The Oregon Coast Gravel Epic

Also known as ‘yes you really should have trained for this‘ and ‘remember to eat and drink. Really

Epic is one of those rather overused descriptors these days, but Steve Cash and his team at Dark 30 Sports put on an event that definitely lived up to the name. It would have been even more epic (but considerably less fun) had the weather been wet, but fortunately we had clear skies and sunshine out at Waldport on the Oregon Coast.

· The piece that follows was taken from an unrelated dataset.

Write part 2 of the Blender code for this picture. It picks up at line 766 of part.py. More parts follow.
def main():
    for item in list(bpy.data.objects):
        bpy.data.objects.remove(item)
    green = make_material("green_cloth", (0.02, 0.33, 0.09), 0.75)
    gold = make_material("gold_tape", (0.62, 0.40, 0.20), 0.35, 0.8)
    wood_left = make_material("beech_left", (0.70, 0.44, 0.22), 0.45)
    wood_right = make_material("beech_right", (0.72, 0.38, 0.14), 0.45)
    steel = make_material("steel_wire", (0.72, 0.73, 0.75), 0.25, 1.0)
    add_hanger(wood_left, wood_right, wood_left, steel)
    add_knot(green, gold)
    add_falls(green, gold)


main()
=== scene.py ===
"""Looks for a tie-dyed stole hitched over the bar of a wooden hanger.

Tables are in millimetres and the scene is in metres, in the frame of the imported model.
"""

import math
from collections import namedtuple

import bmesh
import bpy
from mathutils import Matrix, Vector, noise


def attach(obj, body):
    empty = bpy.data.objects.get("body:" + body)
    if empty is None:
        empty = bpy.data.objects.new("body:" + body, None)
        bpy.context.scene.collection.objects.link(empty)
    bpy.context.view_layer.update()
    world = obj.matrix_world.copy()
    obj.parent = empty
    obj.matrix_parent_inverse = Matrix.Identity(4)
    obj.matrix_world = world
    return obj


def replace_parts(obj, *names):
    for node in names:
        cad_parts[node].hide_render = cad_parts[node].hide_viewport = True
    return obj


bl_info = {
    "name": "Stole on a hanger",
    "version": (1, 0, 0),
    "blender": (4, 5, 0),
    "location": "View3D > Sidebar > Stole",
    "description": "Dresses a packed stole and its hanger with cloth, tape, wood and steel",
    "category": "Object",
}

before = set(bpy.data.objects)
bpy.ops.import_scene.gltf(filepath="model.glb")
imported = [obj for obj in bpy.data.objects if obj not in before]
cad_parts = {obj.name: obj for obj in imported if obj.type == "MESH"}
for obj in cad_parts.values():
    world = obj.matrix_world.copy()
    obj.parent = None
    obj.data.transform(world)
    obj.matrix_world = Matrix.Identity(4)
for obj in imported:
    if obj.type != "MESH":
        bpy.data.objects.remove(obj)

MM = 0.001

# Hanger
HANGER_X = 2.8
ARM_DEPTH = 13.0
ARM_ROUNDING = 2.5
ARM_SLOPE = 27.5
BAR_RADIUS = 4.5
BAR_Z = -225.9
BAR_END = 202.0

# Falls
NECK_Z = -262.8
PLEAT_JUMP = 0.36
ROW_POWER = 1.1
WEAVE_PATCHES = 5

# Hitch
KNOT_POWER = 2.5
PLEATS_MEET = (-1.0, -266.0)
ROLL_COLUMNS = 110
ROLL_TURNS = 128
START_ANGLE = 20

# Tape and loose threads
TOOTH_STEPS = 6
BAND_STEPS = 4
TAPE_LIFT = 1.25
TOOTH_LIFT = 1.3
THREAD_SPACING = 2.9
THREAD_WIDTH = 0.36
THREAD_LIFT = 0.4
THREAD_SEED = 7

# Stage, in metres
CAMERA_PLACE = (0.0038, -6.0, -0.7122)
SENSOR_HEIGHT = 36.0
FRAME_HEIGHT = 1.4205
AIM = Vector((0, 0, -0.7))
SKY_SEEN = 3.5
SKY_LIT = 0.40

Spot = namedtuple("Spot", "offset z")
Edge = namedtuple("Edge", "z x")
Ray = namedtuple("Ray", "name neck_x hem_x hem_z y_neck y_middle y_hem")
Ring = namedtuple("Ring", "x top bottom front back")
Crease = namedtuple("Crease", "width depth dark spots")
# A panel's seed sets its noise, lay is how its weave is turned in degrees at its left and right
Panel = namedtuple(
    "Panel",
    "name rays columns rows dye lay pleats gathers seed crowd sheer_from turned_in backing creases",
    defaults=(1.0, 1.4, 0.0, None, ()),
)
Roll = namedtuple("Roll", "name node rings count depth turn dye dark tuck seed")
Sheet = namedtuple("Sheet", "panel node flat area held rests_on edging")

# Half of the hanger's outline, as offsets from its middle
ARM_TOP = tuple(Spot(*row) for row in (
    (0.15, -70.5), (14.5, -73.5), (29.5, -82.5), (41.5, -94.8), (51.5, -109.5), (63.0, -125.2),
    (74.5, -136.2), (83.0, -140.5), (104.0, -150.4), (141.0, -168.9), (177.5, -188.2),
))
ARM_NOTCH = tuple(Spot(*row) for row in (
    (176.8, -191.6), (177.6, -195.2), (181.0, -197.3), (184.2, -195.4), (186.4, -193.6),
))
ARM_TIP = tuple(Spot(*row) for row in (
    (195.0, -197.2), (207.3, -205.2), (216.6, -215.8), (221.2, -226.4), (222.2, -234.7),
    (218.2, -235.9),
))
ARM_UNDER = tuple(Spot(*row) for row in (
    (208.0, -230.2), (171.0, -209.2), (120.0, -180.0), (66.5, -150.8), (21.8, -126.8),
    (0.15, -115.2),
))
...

My season more or less finished three weeks ago, and although I had the best of intentions to get a few long, hard rides in before today, a combination of low motivation and terrible weather precluded that; I will know better for next year…. The main talk in the run up to this ride was what sort of bicycle would be the best choice for a 73 mile course, mainly on gravel roads, with over 10,000ft of STEEP climbing and technical descents. It was pretty great to see everything from road bikes (or perhaps bike? Mine may have been the only one), through cyclocross, touring bikes, mountain bikes and even a 4.8″ tired Moonlander. Not too many events attract such a diverse mix! I have always been pretty comfortable on a road bike for riding gravel – though I decided to put some slightly bigger tires on this time. I got a set of 28C Hutchinson Secteur tubeless tires. But then realised that all my race bikes have straight chainstays and the tires wouldn’t fit (I more often build with s-bend chainstays now, to give more tire clearance) – except for my FRC, as the folding design spaces the chainstays wider. I mounted the tires on a set of Kinlin rims – not technically a tubeless rim, but the tires actually sealed up more easily than some dedicated tubeless rims I have tried. Clearance at the seattube is tight, but just enough. I also added a compact chainset – I’ve never run one before – to give me a low gear of 34×26.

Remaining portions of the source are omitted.